* [Requirements]:
Output a verbatim copy of the data, cut off after the line that contains "VENT_BRIDGE_OFFSET = 56.0".

--------------------

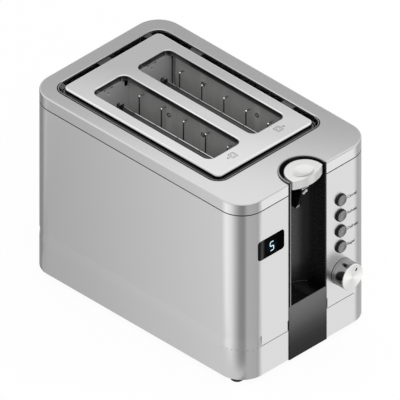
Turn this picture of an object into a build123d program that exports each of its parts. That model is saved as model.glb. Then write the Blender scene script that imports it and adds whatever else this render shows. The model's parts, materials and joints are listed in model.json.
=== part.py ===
from build123d import *
from math import asin, hypot, sqrt
import os

# Two-slice toaster with a brushed steel body, a drop lever in a black front channel,
# four push buttons, a shade knob, a digit window and a crumb tray that pulls out at the back.
# Millimetres. X runs left to right seen from the front, Y from the front to the back, Z up.
# The origin is on the table, under the middle of the whole length from knob face to tray pull.

# Body shell
BODY_WIDTH = 160.0
BODY_LENGTH = 262.0
TOP_Z = 190.0
FOOT_HEIGHT = 4.0
CORNER_RADIUS = 24.0
SHEET = 0.8
BAND_TOP_Z = 35.0
WAIST_TOP_Z = 46.0
WAIST_INSET = 0.9
BAND_LIP = 4.0
BAND_GAP = 0.6
COVER_HEIGHT = 12.0
SEAM_GAP = 1.0
SEAM_LIP = 6.5
TOP_EDGE_RADIUS = 1.5
FIT = 0.1
SLIDE_FIT = 0.3

# Recess, slot plate and toast slots
RECESS_SIDE_MARGIN = 14.4
RECESS_BACK_MARGIN = 14.4
RECESS_FRONT_MARGIN = 43.4
RECESS_RADIUS = 12.5
RECESS_DEPTH = 4.7
RECESS_EDGE_RADIUS = 1.3
RECESS_SHEET = 1.4
PLATE_GAP = 6.6
PLATE_RISE = 0.8
PLATE_EDGE_RADIUS = 2.0
SLOT_LENGTH = 144.5
SLOT_WIDTH = 40.3
SLOT_PITCH = 53.6
SLOT_RADIUS = 7.0
SLOT_FLANGE = 5.8
SLOT_EDGE_RADIUS = 1.1
TROUGH_OVERLAP = 5.0
VENT_WIDTH = 2.6
VENT_REACH = 3.0
VENT_RISE = 1.2
VENT_BRIDGE = 14.0
VENT_BRIDGE_OFFSET = 56.0

# Lever channel, lever and carriage
CHANNEL_RADIUS = 21.2
CHANNEL_CENTRE_DEPTH = 4.4
CHANNEL_WALL = 1.8
CHANNEL_FLOOR_Z = 60.0
BEAD_HEIGHT = 1.2
BEAD_PROUD = 0.7
BEAD_RADIUS = 0.6
BADGE_THICKNESS = 0.75
PANEL_NOTCH = 1.3
HEAD_RADIUS = 18.5
HEAD_CENTRE_DEPTH = 3.0
HEAD_BULGE = 5.0
HEAD_PROUD = 1.2
HEAD_HEIGHT = 9.7
HEAD_WALL = 2.0
HEAD_EDGE_RADIUS = 1.2
HEAD_DISH_RADIUS = 9.8
HEAD_DISH_DEPTH = 1.3
STEM_THICKNESS = 6.0
STEM_DROP = 32.5
STEM_STOP_GAP = 5.0
STEM_TOE_DEPTH = 11.0
STEM_HEEL_DEPTH = 22.0
STEM_LEAN = 5.0
STEM_GRIP = 8.0
PIN_RADIUS = 1.3
PIN_DEPTH = 4.0
PIN_DROP = 8.0
PIN_PROUD = 0.9
ARM_THICKNESS = 3.0
ARM_HEIGHT = 9.0
ARM_FOOT_WIDTH = 14.0
ARM_CLEARANCE = 0.8
GUIDE_ROD_RADIUS = 2.5
GUIDE_ROD_PITCH = 32.0
GUIDE_SETBACK = 22.5
BUSHING_WALL = 2.0
CARRIAGE_HEIGHT = 26.0
CARRIAGE_PLATE = 1.2
CARRIAGE_HALF_WIDTH = 34.0
RUNNING_FIT = 0.05
MAGNET_WIDTH = 16.0
MAGNET_DEPTH = 12.0
MAGNET_HEIGHT = 18.0
KEEPER_THICKNESS = 3.0
KEEPER_INSET = 2.0
KEEPER_GAP = 0.5
POLE_WIDTH = 8.0
POLE_DEPTH = 6.0
POLE_PROUD = 2.0
SPRING_RADIUS = 3.0
SPRING_WIRE_RADIUS = 0.5
SPRING_TURNS = 10
SPRING_SETBACK = 7.5
HOOK_RISE = 8.0
HOOK_WIDTH = 6.0
BRACKET_DROP = 4.0
BRACKET_SHEET = 1.2
BRACKET_MARGIN = 8.0
BRACKET_FLANGE = 12.0

# Toast cage
END_PLATE_HALF_WIDTH = 62.0
END_PLATE_BOTTOM_Z = 28.0
END_FLANGE = 8.0
CARD_THICKNESS = 1.2
CARD_BOTTOM_Z = 60.0
CARD_TOP_GAP = 4.3
CARD_END_GAP = 0.2
CARD_REAR_GAP = 3.2
CARD_WAIST = 5.0
WINDING_BOTTOM_Z = 72.0
WINDING_PITCH = 9.0
WINDING_TURNS = 9
RIBBON_WIDTH = 2.2
RIBBON_THICKNESS = 0.25
SHIELD_GAP = 5.8
SHIELD_THICKNESS = 0.6
SHIELD_MARGIN = 6.0
RACK_RISE = 1.0
RACK_HALF_WIDTH = 14.0
RACK_SHEET = 1.0
RACK_LIP = 2.5
RACK_ARM_HALF_WIDTH = 4.5
RACK_ARM_DROP = 10.0
RACK_END_GAP = 0.6
RACK_HOLES = 5
RACK_HOLE_LENGTH = 18.0
RACK_HOLE_WIDTH = 7.0
EAR_REACH = 3.0
EAR_INSET = 0.8
EAR_ROOT = 6.0
RACK_SLOT_CLEARANCE = 1.0
GUARD_INNER_OFFSET = 20.6
GUARD_OUTER_OFFSET = 16.4
GUARD_PIVOT_Z = 66.0
GUARD_DROP = 15.0
GUARD_WIRE_RADIUS = 0.6
GUARD_ROD_RADIUS = 1.0
GUARD_ROD_REACH = 2.0
GUARD_WIRES = 5
GUARD_WIRE_PITCH = 27.0
GUARD_LEG = 5.0
GUARD_BEND = 1.2
KEYHOLE_OFFSET = 23.0
KEYHOLE_WIDTH = 4.4
KEYHOLE_LENGTH = 11.0
KEYHOLE_DROP = 1.5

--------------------

* [Output of the task]:
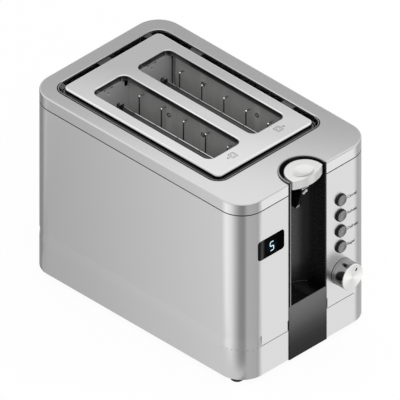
Turn this picture of an object into a build123d program that exports each of its parts. That model is saved as model.glb. Then write the Blender scene script that imports it and adds whatever else this render shows. The model's parts, materials and joints are listed in model.json.
=== part.py ===
from build123d import *
from math import asin, hypot, sqrt
import os

# Two-slice toaster with a brushed steel body, a drop lever in a black front channel,
# four push buttons, a shade knob, a digit window and a crumb tray that pulls out at the back.
# Millimetres. X runs left to right seen from the front, Y from the front to the back, Z up.
# The origin is on the table, under the middle of the whole length from knob face to tray pull.

# Body shell
BODY_WIDTH = 160.0
BODY_LENGTH = 262.0
TOP_Z = 190.0
FOOT_HEIGHT = 4.0
CORNER_RADIUS = 24.0
SHEET = 0.8
BAND_TOP_Z = 35.0
WAIST_TOP_Z = 46.0
WAIST_INSET = 0.9
BAND_LIP = 4.0
BAND_GAP = 0.6
COVER_HEIGHT = 12.0
SEAM_GAP = 1.0
SEAM_LIP = 6.5
TOP_EDGE_RADIUS = 1.5
FIT = 0.1
SLIDE_FIT = 0.3

# Recess, slot plate and toast slots
RECESS_SIDE_MARGIN = 14.4
RECESS_BACK_MARGIN = 14.4
RECESS_FRONT_MARGIN = 43.4
RECESS_RADIUS = 12.5
RECESS_DEPTH = 4.7
RECESS_EDGE_RADIUS = 1.3
RECESS_SHEET = 1.4
PLATE_GAP = 6.6
PLATE_RISE = 0.8
PLATE_EDGE_RADIUS = 2.0
SLOT_LENGTH = 144.5
SLOT_WIDTH = 40.3
SLOT_PITCH = 53.6
SLOT_RADIUS = 7.0
SLOT_FLANGE = 5.8
SLOT_EDGE_RADIUS = 1.1
TROUGH_OVERLAP = 5.0
VENT_WIDTH = 2.6
VENT_REACH = 3.0
VENT_RISE = 1.2
VENT_BRIDGE = 14.0
VENT_BRIDGE_OFFSET = 56.0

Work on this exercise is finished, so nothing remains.